Pieck stated that the line going forward would be that of a united front and popular front, i.e. to work together with social democrats and "bourgeois" forces. In regards to the trade union movement, Pieck argued that the communists and "class-conscious workers" should utilize the legal opportunities for labour organizing within the German Labour Front (DAF) and try to organize free trade unions within DAF and at industrial sites.

In his speech, Florin argued that the fundamental tactical mistake of KPD had been to present the united front as unity within the party itself. In particular Florin condemned Heinz Neumann and Hermann Remmele (neither of whom had been invited to the Brussels Party Conference) for this deviation.

==Conference resolution and new party line==
The Brussels Party Conference affirmed the popular front line of Ulbricht and Pieck, heeding the instructions of the 7th congress of the Communist International in rejecting the previous ultra-left line. Fritz David had drafted key parts of resolution.

The Brussels Party Conference resolution outlined that for the immediate future that "[t]he decisions of the VII World Congress of the Communist International and the IV Party Conference [i.e. the Brussels Party Conference] set the party's central task of creating a united front in the working class and an anti-fascist popular front of all working people.

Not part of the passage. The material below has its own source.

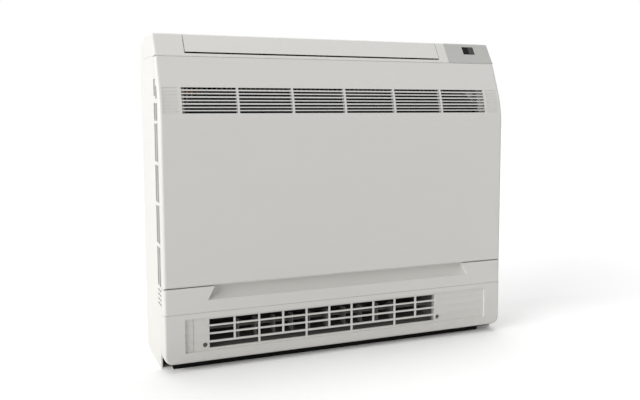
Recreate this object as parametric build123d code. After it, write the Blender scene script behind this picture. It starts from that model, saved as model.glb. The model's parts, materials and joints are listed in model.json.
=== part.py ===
from build123d import *
import math
import os

os.makedirs("parts", exist_ok=True)

# Overall size, in millimetres; the origin is at the middle of the base
WIDTH = 700.0
DEPTH = 215.0
HEIGHT = 600.0
HALF = WIDTH / 2
FRONT = -DEPTH / 2
BACK = DEPTH / 2

# Plastic walls and the gaps between pieces
WALL = 2.5
SEAM = 0.3
BORE_GAP = 0.05
SLIP_GAP = 0.4

# Curve of the front seen from the side
CURVE_START = HEIGHT - 169.0
CURVE_RADIUS = 196.0
CURVE_ANGLE = 21.8
CAP_ANGLE = 31.8
TOP_ROUND = 5.0
EDGE_ROUND = 6.0

# Heights of the front parts
CASE_FOOT = 14.3
GRILLE_TOP = 103.9
BAR_BOTTOM = 104.4
BAR_TOP = 150.5
PANEL_BOTTOM = 151.5
PANEL_TOP = HEIGHT - 42.0
CAP_BOTTOM = PANEL_TOP + 0.5
REAR_TOP = HEIGHT - 12.0
FOOT_ROUND = 16.0

# Joint between front case and rear case
SEAM_Y = FRONT + 33.5
UPPER_SEAM_Y = FRONT + 47.5
SEAM_STEP = HEIGHT - 79.0
CASE_EDGE_Y = FRONT + 14.8
TAPER_START = BACK - 74.5
TAPER = 5.0

# Front panel and its hinge
PANEL_EDGE_Y = FRONT + 14.0
PANEL_SIDE = 2.2
PANEL_RIM_INSET = 6.6
CASE_RIM_INSET = 7.4
HINGE_Y = FRONT + 5.0
HINGE_Z = 156.0
HINGE_PIN_R = 2.0
PANEL_FOOT_ROUND = 4.0
FLANGE_BACK = FRONT + 9.0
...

The overthrow of the Hitler dictatorship in Germany will be brought about by organizing and leading the struggle in the factories, in the mass organizations, in the residential areas, in the villages, by creating unity of action among all working people." In order to achieve the united front it was demanded that the "Communist Party, its organizations and members must approach the fulfillment of their tasks with a new attitude towards social democracy."

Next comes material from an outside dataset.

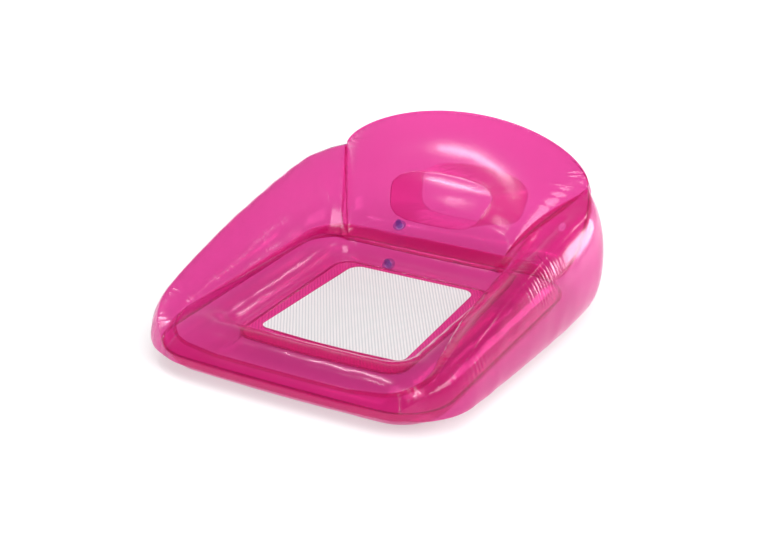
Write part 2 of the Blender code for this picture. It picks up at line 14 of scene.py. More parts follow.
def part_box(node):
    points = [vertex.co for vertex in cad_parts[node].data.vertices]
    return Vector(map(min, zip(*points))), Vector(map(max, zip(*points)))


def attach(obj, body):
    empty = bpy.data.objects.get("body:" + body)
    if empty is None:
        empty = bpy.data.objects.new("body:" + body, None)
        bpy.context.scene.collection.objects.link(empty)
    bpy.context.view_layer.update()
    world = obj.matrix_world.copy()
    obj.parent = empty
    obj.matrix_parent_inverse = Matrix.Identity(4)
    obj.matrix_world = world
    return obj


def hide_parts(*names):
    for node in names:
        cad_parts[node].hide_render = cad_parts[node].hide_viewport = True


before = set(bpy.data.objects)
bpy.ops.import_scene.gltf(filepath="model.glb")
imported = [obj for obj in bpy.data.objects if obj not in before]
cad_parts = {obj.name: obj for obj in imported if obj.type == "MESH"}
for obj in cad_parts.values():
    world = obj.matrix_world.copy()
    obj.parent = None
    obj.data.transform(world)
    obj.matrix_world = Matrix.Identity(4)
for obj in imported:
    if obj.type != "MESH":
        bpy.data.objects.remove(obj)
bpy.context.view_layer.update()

# Seat ring
# Two sheets of clear magenta PVC film, calendered 0.4 mm thick, are welded together along an outer and an
# inner flange and blown up to a square tube. The underside stands flat on the floor.

FILM = 0.0004
WELD_GAP = 0.0003
WELD_WIDTH = 0.008
SEAM_START = 0.001
MESH_THICKNESS = 0.0005
OUTER_STACK = FILM + WELD_GAP / 2
INNER_STACK = 2 * FILM + MESH_THICKNESS / 2 + 2 * WELD_GAP

RING_WIDTH = 0.752
RING_DEPTH = 0.809
SIDE_TUBE = 0.1475
FRONT_TUBE = 0.144
BACK_TUBE = 0.1445
SEAM_HEIGHT = 0.0625
TUBE_RISE = 0.0665
FRONT_CORNER = 0.115
FRONT_BOW = 0.008
BACK_CORNER = 0.12
WELL_CORNER = 0.05
SIDE_ANGLE = 64
FLAT_ANGLE = 10
SETBACK = RING_DEPTH / 2 + SEAM_START + WELD_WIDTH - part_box("seat_ring_top_sheet")[1].y

BACK_RUN, BACK_TURN, SIDE_TURN, SIDE_RUN, FRONT_TURN, FRONT_RUN = 4, 2, 3, 7, 4, 3
JUNCTION = BACK_RUN + BACK_TURN
SIDE_START = JUNCTION + SIDE_TURN
SIDE_END = SIDE_START + SIDE_RUN
FRONT_START = SIDE_END + FRONT_TURN
FRONT_MIDDLE = FRONT_START + FRONT_RUN
NOSE = FRONT_START - 1


def mix(a, b, share):
    return a + (b - a) * share


def outline(half_width, front, back, front_radius, back_radius, station):
    """A point of a rounded rectangle and its outward direction, at a station."""
    s = abs(station)
    if s <= BACK_RUN:
        point = np.array([mix(0, half_width - back_radius, s / BACK_RUN), back])
        out = np.array([0.0, 1.0])
    elif s <= SIDE_START:
        if s <= JUNCTION:
            angle = mix(90, SIDE_ANGLE, (s - BACK_RUN) / BACK_TURN)
        else:
            angle = mix(SIDE_ANGLE, 0, (s - JUNCTION) / SIDE_TURN)
        out = np.array([math.cos(math.radians(angle)), math.sin(math.radians(angle))])
        point = np.array([half_width - back_radius, back - back_radius]) + back_radius * out
    elif s <= SIDE_END:
        share = (s - SIDE_START) / SIDE_RUN
        point = np.array([half_width, mix(back - back_radius, front + front_radius, share)])
        out = np.array([1.0, 0.0])
    elif s <= FRONT_START:
        angle = math.radians(mix(0, -90, (s - SIDE_END) / FRONT_TURN))
        out = np.array([math.cos(angle), math.sin(angle)])
        point = np.array([half_width - front_radius, front + front_radius]) + front_radius * out
    else:
        share = (s - FRONT_START) / FRONT_RUN
        point = np.array([mix(half_width - front_radius, 0, share), front])
        out = np.array([0.0, -1.0])
    if point[1] < front + front_radius:
        point[1] -= FRONT_BOW * (1 - (point[0] / half_width) ** 2) ** 1.5
    flip = np.array([-1 if station < 0 else 1, 1])
    return point * flip, out * flip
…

In regards to trade unions the resolution argued that "[u]nder no circumstances should the previous division of the trade union movement along party lines be allowed to occur again. The Communist Party is for the unity and full independence of the trade union movement and will support and promote its reconstruction with all its strength." The Brussels Party Conference instructed the KPD to employ Trojan horse tactics, planning to infiltrate National Socialist organizations (in particular the German Labour Front). The politically unorganized masses would be included in the struggle through the creation of non-party class bodies (wage and price commissions, accident prevention commissions, solidarity committees, etc.).

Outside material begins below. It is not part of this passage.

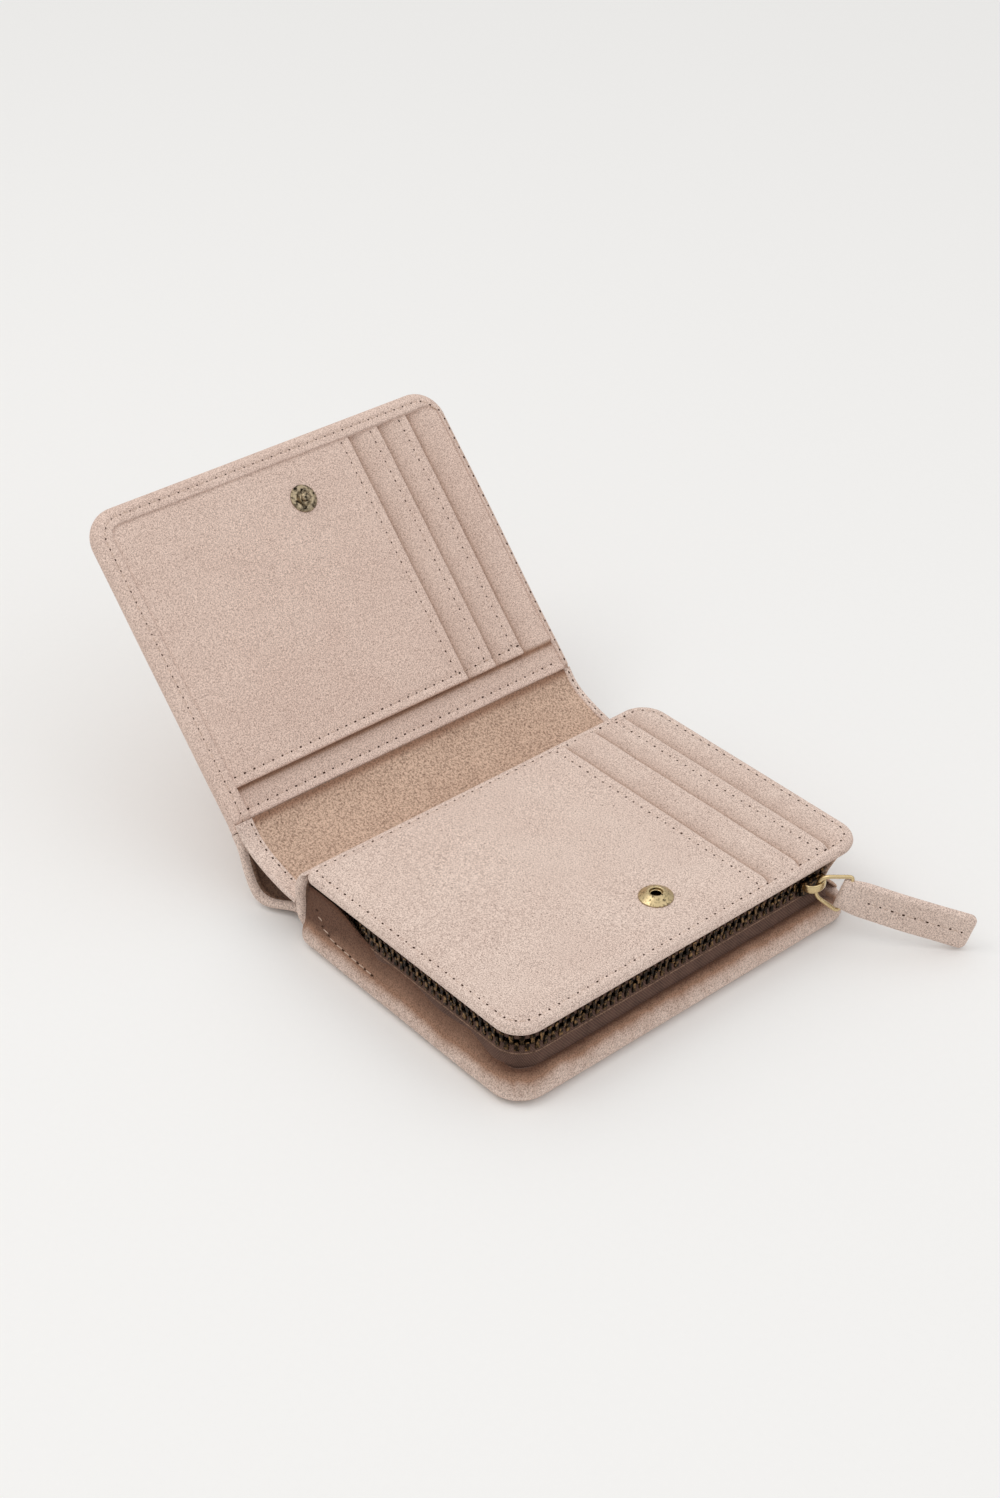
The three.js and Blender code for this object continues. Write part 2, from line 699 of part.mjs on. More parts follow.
const spine = new THREE.Group();
spineCover(spine);
spineLiner(spine);
wallet.add(spine);

const page = new THREE.Group();
frontPage(page);
stud(page);
page.position.set(pageFoldX, 0, pageFoldZ);
page.rotation.y = degrees(pageRise);
wallet.add(page);

export default wallet;
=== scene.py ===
"""The visual model of an open suede bifold wallet with a zip-round coin pouch.

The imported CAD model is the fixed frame. Every soft piece is a grid over a rounded rectangle that is
rolled at its edges and laid in place: flat, on the leaning page, on the pull tab, or along a curve.
Lengths in the mesh code are millimetres, and object meshes are in metres.
"""

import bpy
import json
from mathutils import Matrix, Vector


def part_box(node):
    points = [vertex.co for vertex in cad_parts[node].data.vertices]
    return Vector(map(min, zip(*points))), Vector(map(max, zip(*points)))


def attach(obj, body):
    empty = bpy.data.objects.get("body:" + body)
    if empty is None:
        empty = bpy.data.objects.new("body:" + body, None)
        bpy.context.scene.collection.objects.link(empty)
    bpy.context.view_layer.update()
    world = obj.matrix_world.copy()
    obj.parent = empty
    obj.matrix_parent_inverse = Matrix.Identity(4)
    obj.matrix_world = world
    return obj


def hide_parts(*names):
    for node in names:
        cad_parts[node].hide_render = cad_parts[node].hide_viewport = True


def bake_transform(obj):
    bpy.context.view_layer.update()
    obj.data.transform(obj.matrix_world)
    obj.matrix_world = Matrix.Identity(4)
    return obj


bl_info = {
    "name": "Suede Bifold Wallet",
    "version": (1, 0, 0),
    "blender": (4, 5, 0),
    "location": "3D View > Sidebar > Wallet",
    "description": "Builds the suede, zip, snap and pull of an open bifold wallet around its CAD frame",
    "category": "Object",
}

import json
import math

import bmesh
import bpy
import numpy as np
from mathutils import Vector

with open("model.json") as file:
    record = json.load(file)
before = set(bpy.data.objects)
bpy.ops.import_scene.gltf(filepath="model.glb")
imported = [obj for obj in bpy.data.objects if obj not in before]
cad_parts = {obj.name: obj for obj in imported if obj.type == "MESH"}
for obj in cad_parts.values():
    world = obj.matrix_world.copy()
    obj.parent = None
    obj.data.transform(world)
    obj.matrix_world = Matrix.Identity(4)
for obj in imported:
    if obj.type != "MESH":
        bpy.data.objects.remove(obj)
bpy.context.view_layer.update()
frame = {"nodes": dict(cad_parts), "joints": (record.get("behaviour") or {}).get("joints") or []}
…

There were some clear shifts in the language used by the party. Concepts like the struggle for Soviet Germany and the dictatorship of the proletariat were downplayed. The anti-fascist people's front would, per the Brussels Party Conference resolution, also gather "the oppositional bourgeois groups (from the ranks of the German nationalists, the Reichswehr, etc.)". The conference resolution called for a struggle for democratic rights and freedoms, making references to the spirit of the 1848 revolutions in order to appeal to "bourgeois" sectors. The party would appeal to the peasantry on the grounds that the National Socialists had failed in their commitments to land reform and affirming the KPD line of radical agricultural reform.

The Brussels Party Conference argued that the victory of socialism in the Soviet Union was a decisive factor in strengthening all anti-fascist forces around the world and at the same time condemned the war preparations of German fascism. The conference resolution read that "Germany needs peace and cooperation with other nations, and above all needs an understanding with the Soviet Union."

==Central Committee election==
The KPD Central Committee elected at the Brussels Party Conference consisted of Anton Ackermann, Paul Bertz, Franz Dahlem, Wilhelm Florin, Kurt Funk, Irene Gärtner, Walter Hähnel, Fritz Heckert, Wilhelm Knöchel, Paul Merker, Karl Mewis, Willi Münzenberg, Wilhelm Pieck and Walter Ulbricht. Pieck was named to serve as party chairman provisionally during Thälmann's imprisonment. With a new Central Committee elected, the struggle over control of the party leadership had been settled. With his opponents left out of the Central Committee and the Politburo, Ulbricht's and Pieck's dominance over KPD was cemented.

==Changes in the party organization==
Reviewing organizational questions, a debate largely resulting from petitions of party cadres in the German underground, the Brussels Party Conference self-critically recognized that the highly centralized party apparatus had facilitated for the Gestapo to break up the party organization. A new decentralized organizational set-up was adopted by the conference, setting out to create Sectional Leaderships in Prague, Brussels, Amsterdam, Copenhagen and Forbach which would liaise with small groups of cadres inside Germany.

==Legacy==
Pieck's speech at the Brussels Party Conference was published in the German-language booklet titled The new path towards a united struggle to overthrow the Hitler dictatorship, of which 5,000 copies were printed in Moscow. Whilst clandestine groups of communist and social democrats would often cooperate inside Germany, the exiled social democratic leadership rejected all requests from the KPD Central Committees to cooperate at the level of central party executives. The Sopade leader discarded the statements of the Brussels Party Conference as tactical maneuvers from KPD.

In March 1946, the KPD Secretariat decided to recognize the Brussels Party Conference as the 13th party congress ('XIII. Parteitag'). In the German Democratic Republic historiography, the Brussels Party Conference would be assigned a significant historical importance for having opened the path for broad anti-fascist unity as a precursor to the process of unification of the communists and social democrats into the Socialist Unity Party of Germany (SED). Only parts of the Brussels Party Conference proceedings have become public. In 1975, the documentation Die Brüsseler Konferenz der KPD: 3.–15. Oktober 1935 was published by Klaus Mammach in Berlin.